A few days ago the New York Times was the home of happy headlines about the war in VietnamAfghanistan. But that’s so yesterday.
News (2/21/11): Midlevel Taliban Admit to a Rift With Top Leaders
Recent defeats and general weariness after nine years of war are creating fissures between the Taliban’s top leadership based in Pakistan and midlevel field commanders, who have borne the brunt of the fighting and are reluctant to return to some battle zones, Taliban members said in interviews.
Op-ed (2/20/11): The ‘Long War’ May Be Getting Shorter
IT is hard to tell when momentum shifts in a counterinsurgency campaign, but there is increasing evidence that Afghanistan is moving in a more positive direction than many analysts think. It now seems more likely than not that the country can achieve the modest level of stability and self-reliance necessary to allow the United States to responsibly draw down its forces from 100,000 to 25,000 troops over the next four years.
The shift is most obvious on the ground. The additional 30,000 troops promised by President Obama in his speech at West Point 14 months ago are finally in place and changing the trajectory of the fight.

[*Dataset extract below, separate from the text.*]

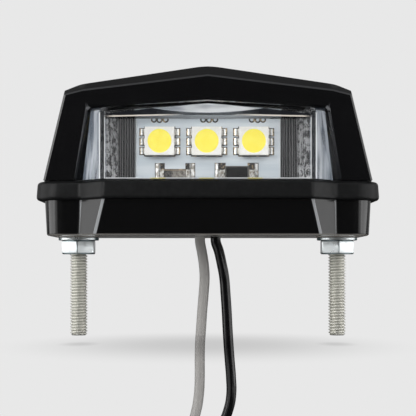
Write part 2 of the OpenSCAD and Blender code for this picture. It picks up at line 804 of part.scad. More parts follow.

Today (2/25/11), not so much:
After years of fighting for control of a prominent valley in the rugged mountains of eastern Afghanistan, the United States military has begun to pull back most of its forces from ground it once insisted was central to the campaign against the Taliban and Al Qaeda.
The withdrawal from the Pech Valley, a remote region in Kunar Province, formally began on Feb. 15. The military projects that it will last about two months, part of a shift of Western forces to the province’s more populated areas. Afghan units will remain in the valley, a test of their military readiness.
While American officials say the withdrawal matches the latest counterinsurgency doctrine’s emphasis on protecting Afghan civilians, Afghan officials worry that the shift of troops amounts to an abandonment of territory where multiple insurgent groups are well established, an area that Afghans fear they may not be ready to defend on their own.